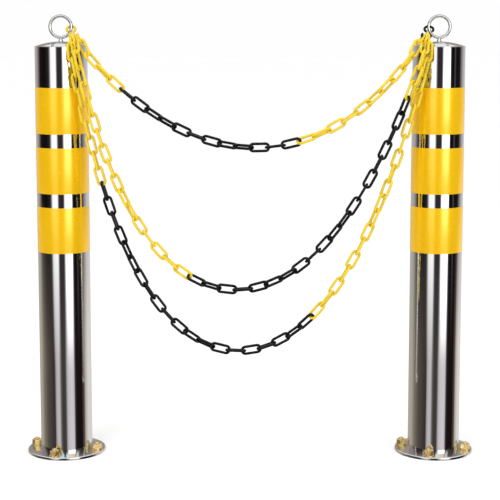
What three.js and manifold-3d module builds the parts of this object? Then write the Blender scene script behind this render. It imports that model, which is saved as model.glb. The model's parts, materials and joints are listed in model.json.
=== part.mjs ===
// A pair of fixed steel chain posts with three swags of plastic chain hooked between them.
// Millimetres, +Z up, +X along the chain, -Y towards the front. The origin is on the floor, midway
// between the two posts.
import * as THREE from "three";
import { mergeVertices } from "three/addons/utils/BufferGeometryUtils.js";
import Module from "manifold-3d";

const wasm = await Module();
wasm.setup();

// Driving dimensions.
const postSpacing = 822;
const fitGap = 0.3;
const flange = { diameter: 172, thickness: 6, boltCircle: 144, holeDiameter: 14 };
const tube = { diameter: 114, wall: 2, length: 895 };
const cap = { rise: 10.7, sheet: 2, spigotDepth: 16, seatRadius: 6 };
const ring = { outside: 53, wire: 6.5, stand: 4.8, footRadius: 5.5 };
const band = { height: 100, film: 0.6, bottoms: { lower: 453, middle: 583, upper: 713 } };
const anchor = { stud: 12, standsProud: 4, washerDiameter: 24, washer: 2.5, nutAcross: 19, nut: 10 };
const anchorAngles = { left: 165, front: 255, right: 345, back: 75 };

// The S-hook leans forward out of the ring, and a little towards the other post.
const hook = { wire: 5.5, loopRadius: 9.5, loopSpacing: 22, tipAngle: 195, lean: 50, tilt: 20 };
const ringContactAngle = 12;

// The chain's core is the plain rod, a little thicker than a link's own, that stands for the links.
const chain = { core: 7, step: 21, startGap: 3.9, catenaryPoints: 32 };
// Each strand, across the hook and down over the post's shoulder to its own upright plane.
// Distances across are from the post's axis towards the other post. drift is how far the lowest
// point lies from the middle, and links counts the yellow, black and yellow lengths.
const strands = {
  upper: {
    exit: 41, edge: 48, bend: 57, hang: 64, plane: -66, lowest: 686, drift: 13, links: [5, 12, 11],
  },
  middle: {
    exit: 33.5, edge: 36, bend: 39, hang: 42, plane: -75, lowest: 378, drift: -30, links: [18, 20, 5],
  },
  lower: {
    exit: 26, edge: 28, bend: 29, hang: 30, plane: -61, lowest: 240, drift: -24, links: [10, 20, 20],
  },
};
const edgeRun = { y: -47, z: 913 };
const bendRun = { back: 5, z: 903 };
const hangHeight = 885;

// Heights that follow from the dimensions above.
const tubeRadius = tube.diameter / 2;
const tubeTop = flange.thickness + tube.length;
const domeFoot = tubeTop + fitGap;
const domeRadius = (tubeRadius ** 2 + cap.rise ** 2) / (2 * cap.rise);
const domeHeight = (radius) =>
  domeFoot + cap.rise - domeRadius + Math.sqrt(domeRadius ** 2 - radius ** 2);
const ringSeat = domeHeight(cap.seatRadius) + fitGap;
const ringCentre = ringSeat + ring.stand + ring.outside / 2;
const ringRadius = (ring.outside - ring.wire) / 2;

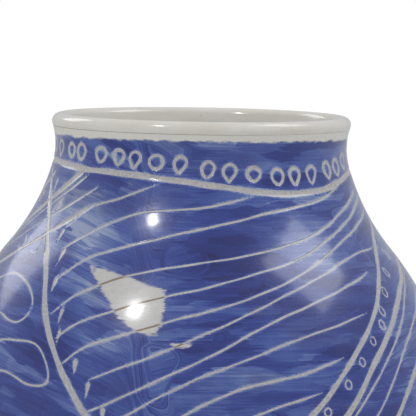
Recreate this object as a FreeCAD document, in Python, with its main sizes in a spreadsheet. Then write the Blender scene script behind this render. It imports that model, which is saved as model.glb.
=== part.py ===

**********

§ THE PROBLEM
Write out all the lines again, exactly as they are.

§ FINISHED TASK
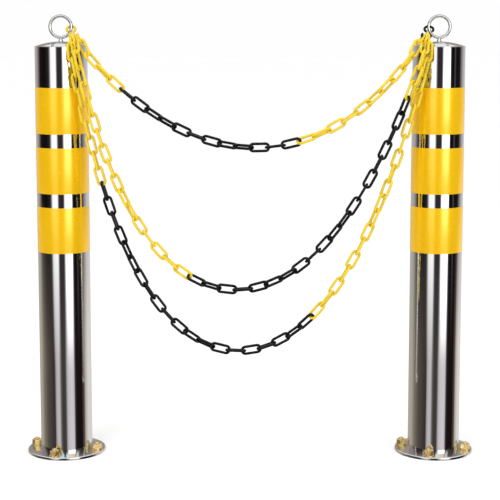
What three.js and manifold-3d module builds the parts of this object? Then write the Blender scene script behind this render. It imports that model, which is saved as model.glb. The model's parts, materials and joints are listed in model.json.
=== part.mjs ===
// A pair of fixed steel chain posts with three swags of plastic chain hooked between them.
// Millimetres, +Z up, +X along the chain, -Y towards the front. The origin is on the floor, midway
// between the two posts.
import * as THREE from "three";
import { mergeVertices } from "three/addons/utils/BufferGeometryUtils.js";
import Module from "manifold-3d";

const wasm = await Module();
wasm.setup();

// Driving dimensions.
const postSpacing = 822;
const fitGap = 0.3;
const flange = { diameter: 172, thickness: 6, boltCircle: 144, holeDiameter: 14 };
const tube = { diameter: 114, wall: 2, length: 895 };
const cap = { rise: 10.7, sheet: 2, spigotDepth: 16, seatRadius: 6 };
const ring = { outside: 53, wire: 6.5, stand: 4.8, footRadius: 5.5 };
const band = { height: 100, film: 0.6, bottoms: { lower: 453, middle: 583, upper: 713 } };
const anchor = { stud: 12, standsProud: 4, washerDiameter: 24, washer: 2.5, nutAcross: 19, nut: 10 };
const anchorAngles = { left: 165, front: 255, right: 345, back: 75 };

// The S-hook leans forward out of the ring, and a little towards the other post.
const hook = { wire: 5.5, loopRadius: 9.5, loopSpacing: 22, tipAngle: 195, lean: 50, tilt: 20 };
const ringContactAngle = 12;

// The chain's core is the plain rod, a little thicker than a link's own, that stands for the links.
const chain = { core: 7, step: 21, startGap: 3.9, catenaryPoints: 32 };
// Each strand, across the hook and down over the post's shoulder to its own upright plane.
// Distances across are from the post's axis towards the other post. drift is how far the lowest
// point lies from the middle, and links counts the yellow, black and yellow lengths.
const strands = {
  upper: {
    exit: 41, edge: 48, bend: 57, hang: 64, plane: -66, lowest: 686, drift: 13, links: [5, 12, 11],
  },
  middle: {
    exit: 33.5, edge: 36, bend: 39, hang: 42, plane: -75, lowest: 378, drift: -30, links: [18, 20, 5],
  },
  lower: {
    exit: 26, edge: 28, bend: 29, hang: 30, plane: -61, lowest: 240, drift: -24, links: [10, 20, 20],
  },
};
const edgeRun = { y: -47, z: 913 };
const bendRun = { back: 5, z: 903 };
const hangHeight = 885;

// Heights that follow from the dimensions above.
const tubeRadius = tube.diameter / 2;
const tubeTop = flange.thickness + tube.length;
const domeFoot = tubeTop + fitGap;
const domeRadius = (tubeRadius ** 2 + cap.rise ** 2) / (2 * cap.rise);
const domeHeight = (radius) =>
  domeFoot + cap.rise - domeRadius + Math.sqrt(domeRadius ** 2 - radius ** 2);
const ringSeat = domeHeight(cap.seatRadius) + fitGap;
const ringCentre = ringSeat + ring.stand + ring.outside / 2;
const ringRadius = (ring.outside - ring.wire) / 2;

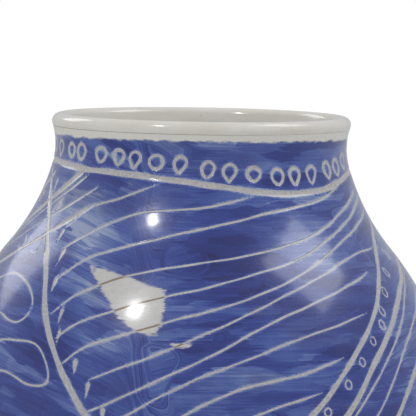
Recreate this object as a FreeCAD document, in Python, with its main sizes in a spreadsheet. Then write the Blender scene script behind this render. It imports that model, which is saved as model.glb.
=== part.py ===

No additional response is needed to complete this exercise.